Der Erwerb von Deutschkenntnissen auf dem Niveau C1 innerhalb von zehn Monaten ist freilich ein anspruchsvolles Unterfangen, das von den Flüchtlingen viel Motivation und ein außerordentliches Engagement abverlangt. Die Finanzierung des Lebensunterhalts während des Intensivkurses ist für die Teilnehmerinnen und Teilnehmer eine zusätzliche Herausforderung. Denn bei vorbereitenden Sprachkursen an der Hochschule handelt es sich nicht um förderfähige Ausbildungen. Ein Anspruch auf Schüler-BaföG besteht nicht, da die Hochschule nicht im Ausbildungsstättenverzeichnis aufgeführt ist. Ein Anspruch auf BaföG besteht ebenfalls nicht, da während der Kursdauer keine Immatrikulation an der Hochschule möglich ist. Daher sind die Teilnehmerinnen und Teilnehmer während der Kursdauer weiterhin regelmäßig auf Leistungen nach dem SGB II angewiesen. Wer jedoch Leistungen nach dem SGB II bezieht, muss nach geltendem Recht dem Arbeitsmarkt zur Verfügung stehen. Diese Regelung und der geltende Vorrang von Vermittlung vor Weiterbildung und Qualifizierung stellen die Mitarbeiterinnen und Mitarbeiter der JobCenter vor unnötige Probleme bei der Gewährung von Leistungen während der Teilnahme an einem solchen Intensivkurs.

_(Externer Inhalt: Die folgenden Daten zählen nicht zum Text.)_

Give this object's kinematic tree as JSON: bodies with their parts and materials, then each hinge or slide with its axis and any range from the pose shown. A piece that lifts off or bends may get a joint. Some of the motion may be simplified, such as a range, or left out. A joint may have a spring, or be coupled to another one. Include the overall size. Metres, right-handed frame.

In Magdeburg sind deshalb Absprachen zwischen der Hochschule, dem örtlich zuständigen JobCenter und der Regionaldirektion Sachsen – Sachsen-Anhalt – Thüringen der Bundesagentur für Arbeit erfolgt, die den Leistungsbezug im Rahmen des geltenden Rechts absichern. Während der Dauer der Kurse müssen die Teilnehmerinnen und Teilnehmer dem Arbeitsmarkt nicht zur Verfügung stehen, damit sie sich vollständig dem Spracherwerb widmen können. Das ist sachgerecht, da die Ausübung einer Beschäftigung neben der Teilnahme an einem Intensivsprachkurs kaum denkbar ist. Die Teilnahme wird trotz grundsätzlich geltendem Vermittlungsvorrang gewährt.
Es ist derzeit jedoch nicht gewährleistet, dass diese Handhabe des Leistungsbezugs auch an anderen Hochschulstandorten erfolgen würde. Die finanzielle Absicherung von Teilnehmerinnen und Teilnehmern an vergleichbaren Projekten sollte daher rechtssicher ausgestaltet und gesetzlich verankert werden, sodass die Übertragung der Konzepte der Hochschule Magdeburg-Stendal auf andere Hochschulen und Bundesländer vereinfacht wird. Darauf zielt meines Erachtens auch der Entschließungsantrag der Länder Rheinland-Pfalz, Nordrhein-Westfalen, Niedersachsen und Schleswig-Holstein im Bundesrat „Zusammenhalt stärken: Flüchtlinge aufnehmen und integrieren – eine gesamt-staatliche Aufgabe in gemeinsamer Verantwortung“ zur 942. Sitzung des Bundesrates am 26. Februar 2016 ab.